→ **Prompt**: Return exactly the listing's lines, from its first line to the line holding "return 0.5 *", ends included.

/---

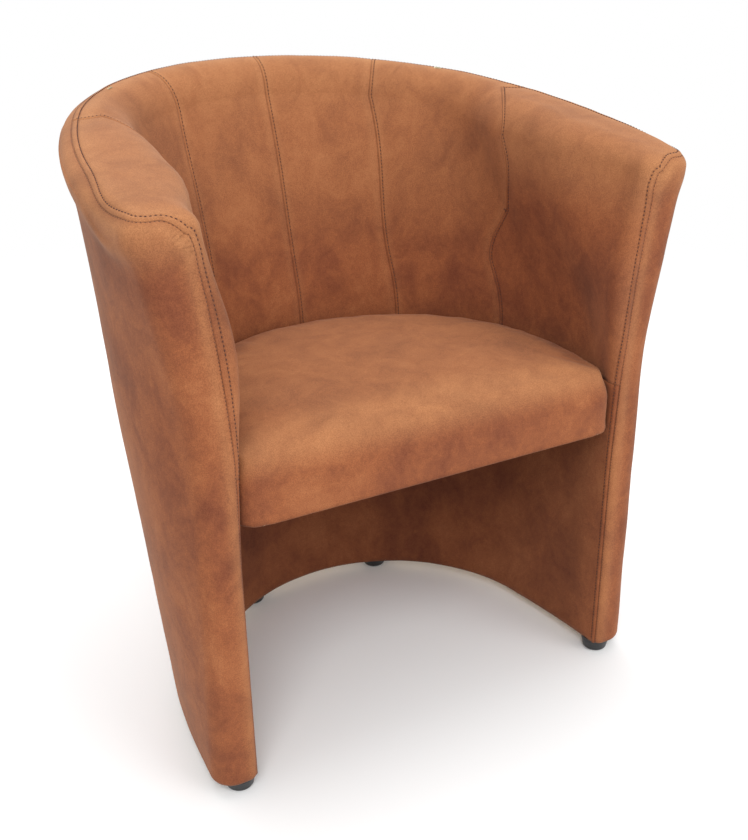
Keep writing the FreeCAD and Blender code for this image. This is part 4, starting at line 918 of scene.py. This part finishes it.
def makePanels(tree, look):
    # the six panels, their surfaces and the lines of the channel seams
    profiles = {}
    for name, places in seams.items():
        profiles[name] = {side: channelProfile(side, places) for side in (-1, 1)}

    def footLine(side, start, end):
        return wallPoints(side * np.linspace(start, end, 120), footUp)

    def headLine(side, start, end):
        along = np.maximum(np.linspace(start, end, 160), 1e-6)
        return wallPoints(side * along, seamUpAt(along))

    # wear by the seams, and a painted highlight that makes the back paler towards the top
    def backWearAndHighlight(points, toChannel, toMain):
        high = smoothStep(points[..., 2], 690, 775)
        middle = 0.28 * smoothStep(points[..., 2], 500, 640)
        return middle + 0.22 * high + 0.3 * bump(toMain, 14, 12) + 0.12 * bump(toChannel, 6, 5)

    # wear by the main seam, and a painted highlight that makes the arm paler towards its top
    def armWearAndHighlight(points, toChannel, toMain):
        high = smoothStep(points[..., 2], 600, 690)
        return 0.5 * high + 0.2 * bump(toMain, 10, 12)

    items, surfaces = [], []
    for side, sideName in ((-1, "left"), (1, "right")):
        for part, low, high, seed in (("back", "middle", "inner", 3), ("side", "inner", "outer", 5)):
            start, end = profiles[low][side], profiles[high][side]
            head = headLine(side, seams[low][3], seams[high][3])
            plan = {
                "facing": side,
                "channels": [start, end],
                "mains": [head],
                "stitched": end if side < 0 else start,
                "wearAndHighlight": backWearAndHighlight,
                "seed": seed + side,
            }
            foot = footLine(side, seams[low][0], seams[high][0])
            item, surface = makePanel(
                f"{sideName}{part.capitalize()}Panel", tree, [start, end], [foot], [head], look, plan
            )
            items.append((item, f"{sideName}_{part}_panel"))
            surfaces.append(surface)

        start, end = profiles["outer"][side], frontProfile(side)
        feet = [
            footLine(side, seams["outer"][0], innerEdgeAlong),
            footLine(side, innerEdgeAlong, footSeamAlong),
        ]
        heads = [
            headLine(side, seams["outer"][3], edgeCrownAlong),
            headLine(side, edgeCrownAlong, outerCornerAlong),
        ]
        plan = {
            "facing": side,
            "channels": [start],
            "mains": [np.concatenate(end), *heads],
            "stitched": start if side > 0 else None,
            "wearAndHighlight": armWearAndHighlight,
            "seed": 12 + side,
            "evening": 3,
        }
        arm = [start, edgeProfile(side), end]
        item, surface = makePanel(f"{sideName}ArmPanel", tree, arm, feet, heads, look, plan)
        items.append((item, f"{sideName}_arm_panel"))
        surfaces.append(surface)
    channels = [profiles["outer"][-1], profiles["inner"][-1], profiles["middle"][1]]
    channels += [profiles["inner"][1], profiles["outer"][1]]
    return items, surfaces, [np.concatenate(profile) for profile in channels]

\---

→ **Solution to this task**:
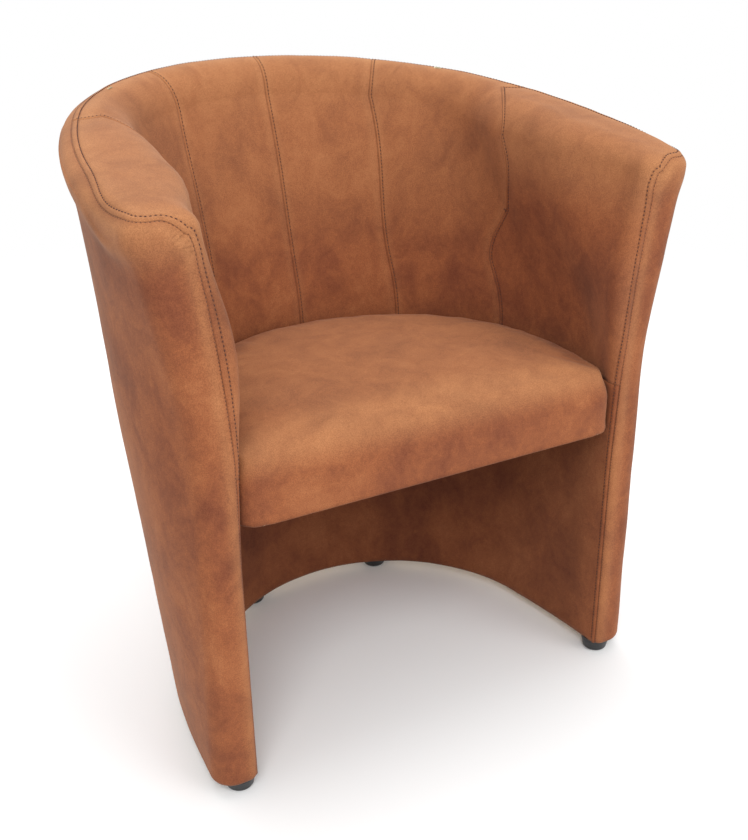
Keep writing the FreeCAD and Blender code for this image. This is part 4, starting at line 918 of scene.py. This part finishes it.
def makePanels(tree, look):
    # the six panels, their surfaces and the lines of the channel seams
    profiles = {}
    for name, places in seams.items():
        profiles[name] = {side: channelProfile(side, places) for side in (-1, 1)}

    def footLine(side, start, end):
        return wallPoints(side * np.linspace(start, end, 120), footUp)

    def headLine(side, start, end):
        along = np.maximum(np.linspace(start, end, 160), 1e-6)
        return wallPoints(side * along, seamUpAt(along))

    # wear by the seams, and a painted highlight that makes the back paler towards the top
    def backWearAndHighlight(points, toChannel, toMain):
        high = smoothStep(points[..., 2], 690, 775)
        middle = 0.28 * smoothStep(points[..., 2], 500, 640)
        return middle + 0.22 * high + 0.3 * bump(toMain, 14, 12) + 0.12 * bump(toChannel, 6, 5)

    # wear by the main seam, and a painted highlight that makes the arm paler towards its top
    def armWearAndHighlight(points, toChannel, toMain):
        high = smoothStep(points[..., 2], 600, 690)
        return 0.5 * high + 0.2 * bump(toMain, 10, 12)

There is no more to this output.